The Buyer shall not assign, transfer or in any other manner make over to any third party the benefit and/or burden of the Contract or any part of it without the Seller’s prior written consent. The Seller may assign the Contract or any part of it or sub Contract all or any party of the work to any third party. Any notice required or permitted to be given by either party to the other under these Conditions shall be in writing addressed to that other party at its registered office or principal place of business or such other address as may at the relevant time have been notified pursuant to this provision to the party giving the notice and may be delivered personally or by fax, first class recorded delivery post or first class air mail letter. A notice shall be deemed to have been served (if personally delivered) at the time of delivery or (if sent by first class recorded delivery post) forty-eight hours after posting or (if sent by first class air mail letter) ninety-six hours after posting or (if sent by fax) at the time of transmission. Where the Seller is a member of a group of companies it may perform any of its obligations or exercise any of its rights under the Contract by itself or through any other member of its group, Provided that any act or omission of any such other member shall be deemed to be an act or omission of the Seller. These Conditions are subject to the law of England and Wales and the English courts shall have jurisdiction over the Contract.

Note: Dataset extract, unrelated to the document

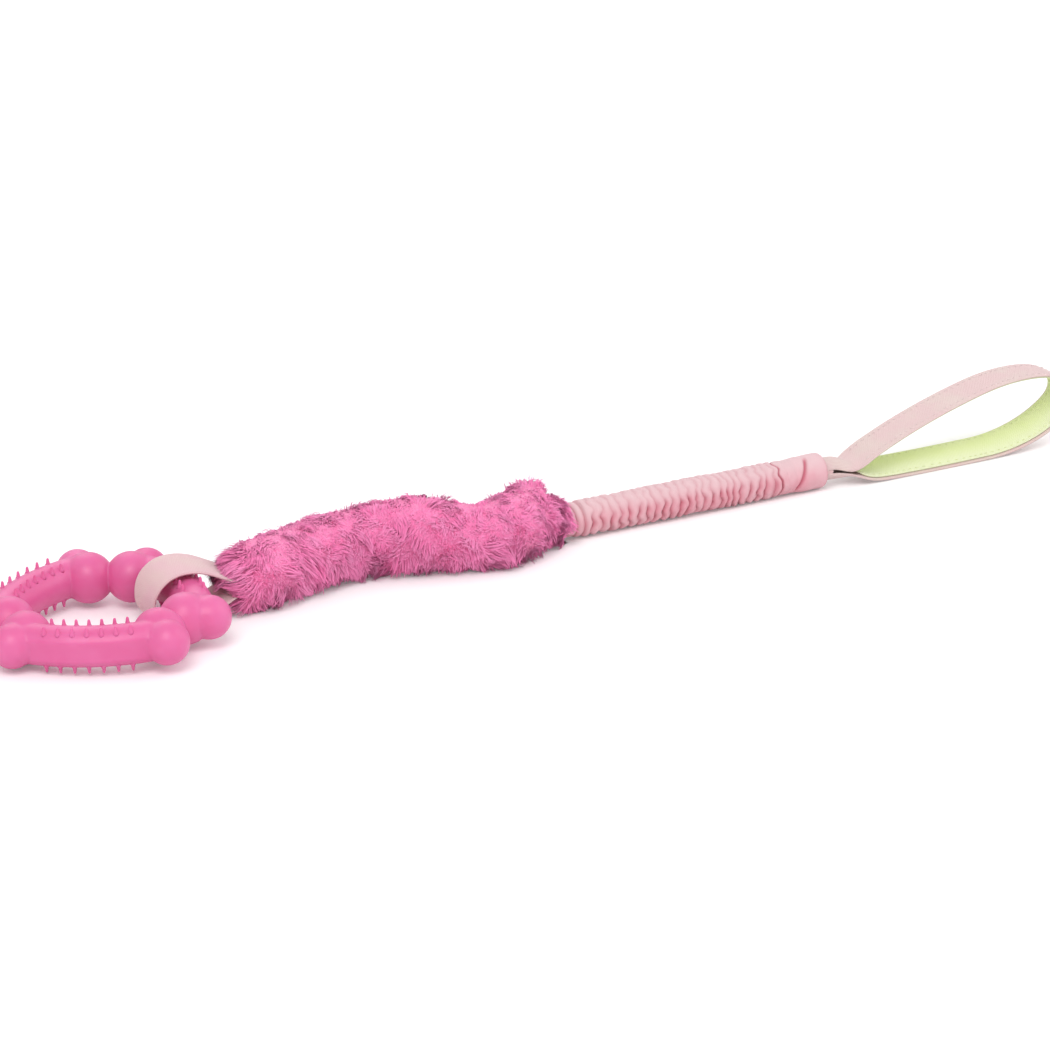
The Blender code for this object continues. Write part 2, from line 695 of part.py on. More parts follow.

All measurements and dimensions of tanning equipment are approximations and meant for you to use as a guide only.

10. Data Protection

Please note the following regarding the Data Protection Act 1998. We may transfer information about you to our bankers/financiers for the purposes of providing services for the following purposes: (i) Obtaining credit insurance (ii) Making credit reference agency searches (iii) Credit control (iv) Assessment and analysis (including credit scoring, product and statistical analysis) (v) Securitisation (vi) Protecting our interests.

We will provide you with details of our bankers/financiers and that of any credit reference agencies upon request.